The Company also announced that it will require all children, ages 12 and under, who participate in a group lesson through one of its five resorts’ ski and ride schools to wear a helmet.
Furthermore, a helmet will become a required part of any child’s (ages 12 and under) ski and snowboard rental package offered at all of Vail Resorts’ retail and rental outlets, unless a parent or legal guardian signs a waiver to decline use of the equipment.
“We firmly believe when children are participating in our ski and ride school programs that we must provide them with the proper equipment that promotes enjoyment of the sport while also reducing the possibility of injury. Even though we will now require children in our ski and ride schools to wear helmets and make them a mandatory part of every child’s rental package, we strongly recommend the use of helmets for all of our guests, regardless of their age or ability level,” said Blaise Carrig, co-president of Vail Resorts’ Mountain Division and chief operating officer of Heavenly Mountain Resort.
In addition to the preceding press release, Garnsey and Carrig issued the followed statement to all employees:
Message from John Garnsey and Blaise Carrig, Co-Presidents Mountain Division
To All Employees:
Today our company is announcing that beginning in the 2009/2010 season, all employees will be required to wear a helmet while skiing, riding or snowmobiling during work. This was not an easy decision and both of us are intimately aware of the wide range of reactions that will likely result.

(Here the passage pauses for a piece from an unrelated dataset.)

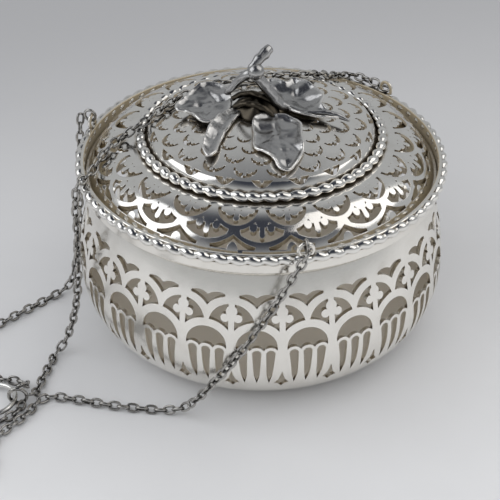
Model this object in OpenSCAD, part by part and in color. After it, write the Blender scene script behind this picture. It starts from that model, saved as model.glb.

However, we can assure each of you that this decision was not made lightly and was made after extensive discussion amongst the leadership team with input from numerous parts of the company including our guests. We have also been watching the behavior of our guests, the views of numerous doctors and the usage of helmets in other sports. While we are not sure there is one “answer”, we are very confident that this is the right decision for our company at this time.
The first question you will likely have is why? First and foremost, this decision is all about safety. One of our core values is protecting both our employees and our guests from injury. While there can be much debate about to what extent helmets offer protection, we have concluded that people are safer, at least to some degree, when wearing a helmet. And our conviction is even stronger about kids, where helmet usage is becoming almost universal. For many years, resorts have allowed employees to prioritize personal preference and comfort over the additional protection a helmet provides. We strongly believe that adult skiers should continue to have that right, including our employees when they are skiing or riding for recreation. However, we believe the time has come for our company to take a higher and more visible position when we are at work. Therefore, we will require our employees to set aside some of their own personal preferences to improve their overall protection and, equally important, to set an example of safety for our guests of all ages.
While many of us still remember the NHL implementing mandatory helmets in the early 80s, the cycling industry is probably a better comparison for our sport. We have all watched over the past 20 years as helmet usage has grown to the point where it is uncommon to see anyone riding a bike without one. Does that mean cycling is dangerous? No, but it does mean that people can have fun while being smart about it. Even at the professional level of cycling, where riders sometimes spend 5 hours in blistering heat, helmets have become required. We believe the race organizers both care about the riders themselves and are sending a message to cycling fans about the importance of helmet use. This is the same responsibility that all of us have as role models to the kids and adults that visit our resorts. As a Vail employee, wearing a helmet while skiing or riding in uniform will make a significant positive impression upon our guests.
There are many details that will continue to be worked out that relate to this new policy. For now, everyone should know that the Company will be covering the cost to ensure that anyone who is required to ski, ride or snowmobile for work will have the use of a helmet.
Employees will also be able to purchase and wear their own helmet, so long as it is approved for skiing.
Finally, we realize this is a significant policy change and felt that it was very important that we communicate this news before many of you depart for the off-season. While change is never easy, we strongly believe that it is the right thing to do and hope that each of you will embrace our decision in an attempt to create the safest possible environment for both our employees and our guests.